Letting creativity flow
Interview with Seismal D
By Markus Thiel – March 8, 2019
With a portfolio of many successful collaborations with several well-known international artists like Pig & Dan, Moonbeam, Frankyeffe or Sam Paganini and having served his musical menus to a lot of today’s top DJs like Richie Hawtin, you can count Seismal D aka Daniele Vantaggio currently as one of Italy’s most influential and skilled artists of electronic music.
The open-minded and musically broad educated producer and composer left well-trodden paths to create his own vision of a Progressive Techno and Deep House influenced sonic cosmos. Since 2011 he is also the host of the m2o national radio show WonderBeat, introducing remarkable artists to listeners far beyond Rome’s borders. No wonder that he was recently signed on by Canadian Progressive and Deep House star-producer and label owner Deadmau5. We talked with Daniele about his philosophy of producing music and the importance of creative collaboration as well as his influences and musical roots.
What were your initial impulses for making music?

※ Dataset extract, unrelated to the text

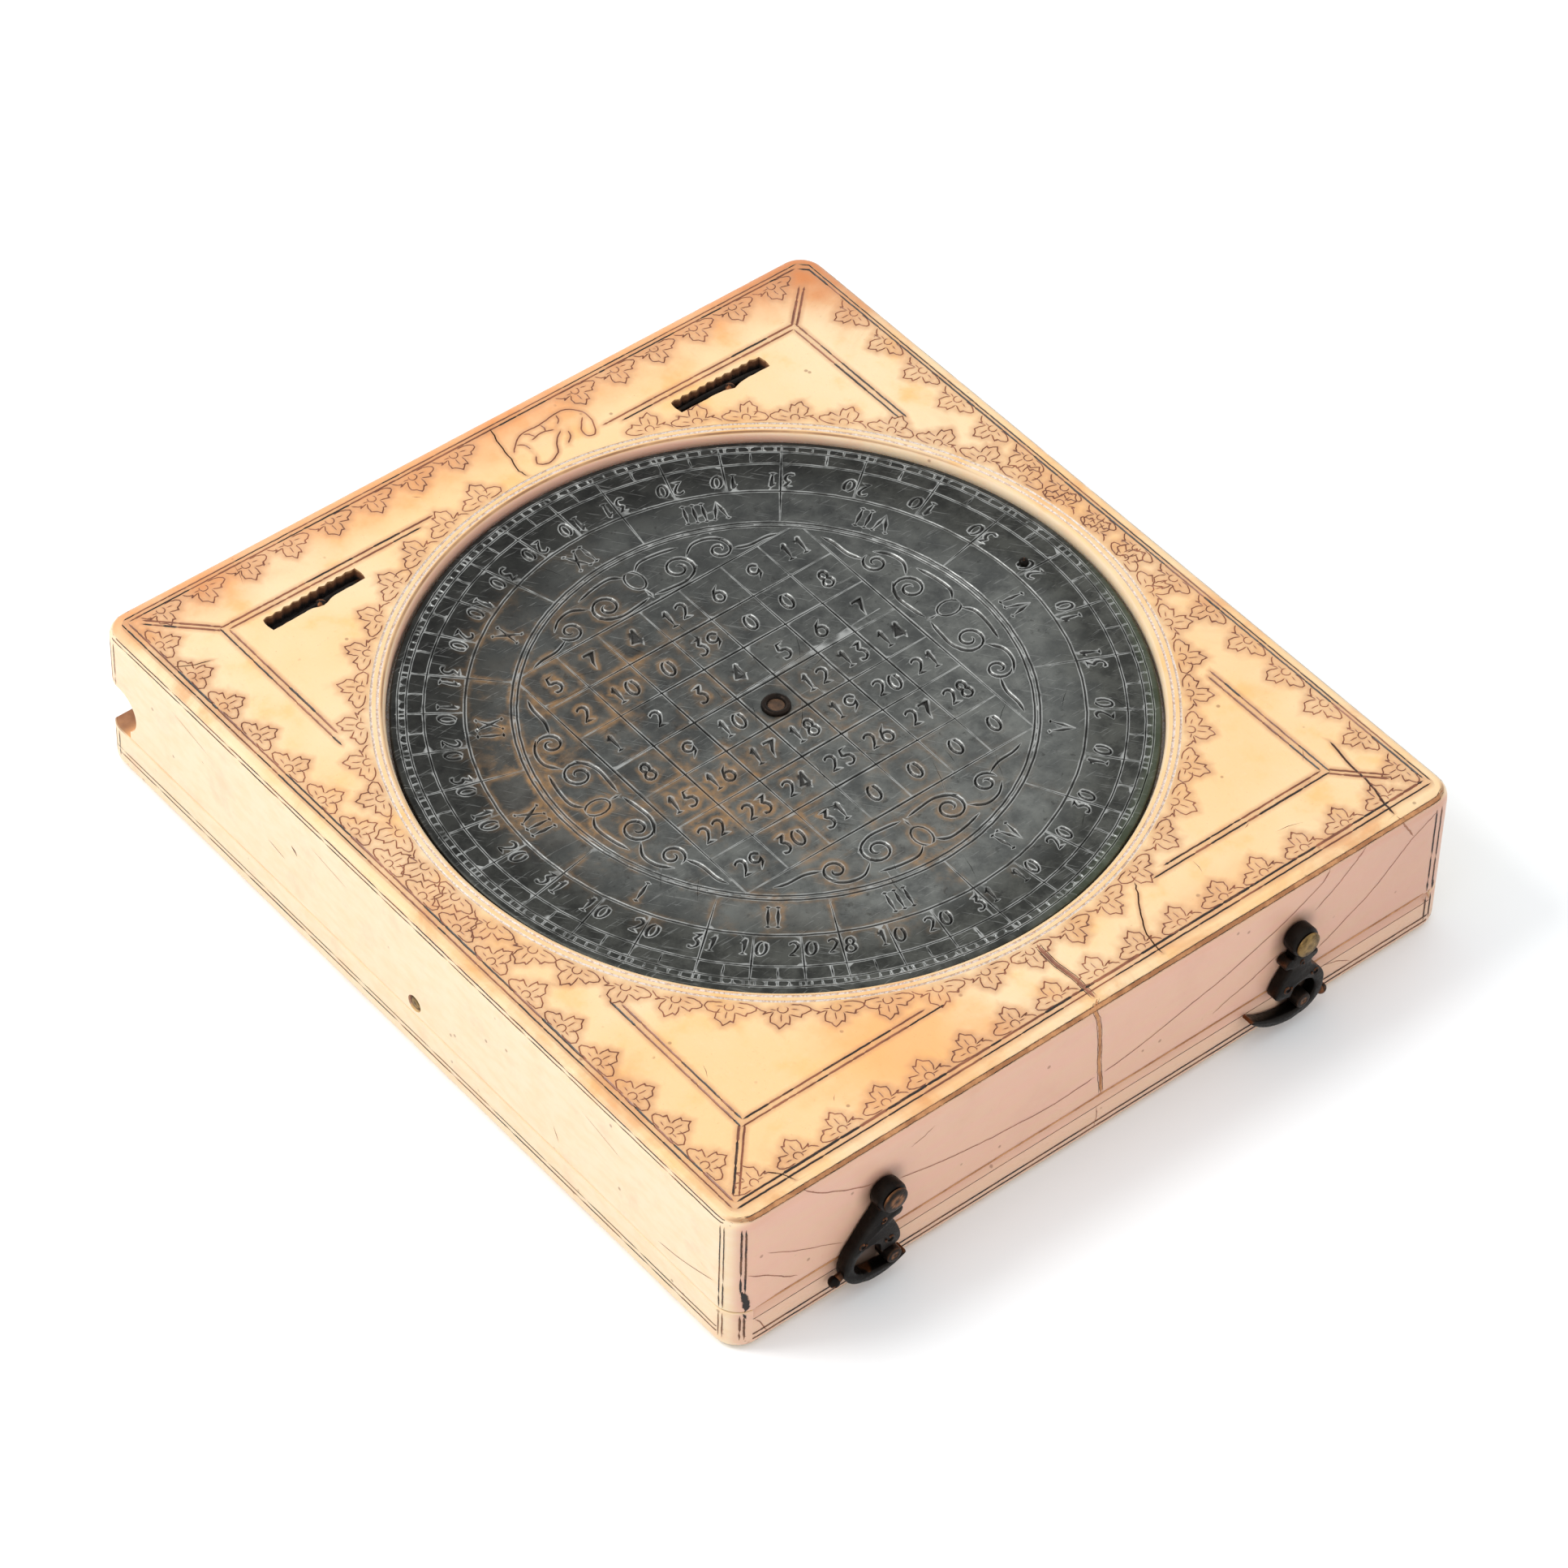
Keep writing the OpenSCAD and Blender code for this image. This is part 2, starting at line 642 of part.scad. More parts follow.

That’s a rather complicated question. As my father is a drummer, my brother and I were breathing music in and out since we were kids. While I got more and more interested in electronic sound, my brother chose the drum kit and became a pretty famous jazz drummer in Italy. As for me, since the young age of 11 I had the longing to create some new, unheard of sounds and therefore started studying music and producing, ending up with this amazing job!
So you went straight from playing drums to playing with synths, drum machines and the like?
Actually, yes! My first musical passion emerged into hardcore techno and hardstyle. So my father bought me my first production station to get started!
When did the final shift to producing music take place? Were any idols responsible for that?
Actually, this goal existed right from the beginning. Since my mother was computer technician, she had found the first usable programs to write sequences on and arrange some tracks. My idols were The Prodigy, Underworld, Justice, Daft Punk and many other techno artists of the time like Robert Armani, Speedy J and Joey Beltram. But one of my greatest inspirational sources derived from listening to Danish producer Trentemøller and French artist Emmanuel Top. That must have been around 2003. After all there have really been many artists I got deeply influenced by. While trying to get ideas from them as well as learning by playing with those conceptions, I soon realized that it wasn’t enough to fulfill my heart’s desire.
So you decided to become a professional? Through studies?
Yes! My father took me to the first electronic music academy in Rome around 2003 because I started using Cubase SX 2 around 2002 followed by SX 3, but it turned out that it was too difficult to figure it all out by myself. Subsequently I started my studies at the conservatory because first of all I wanted to become a musician. After all I really fell in love with Cubase because it allowed me to create what I wanted, even with the few VSTis that were available at the time. (laughs)
Oh, yes! I remember...
Beautiful times! The beginning of everything!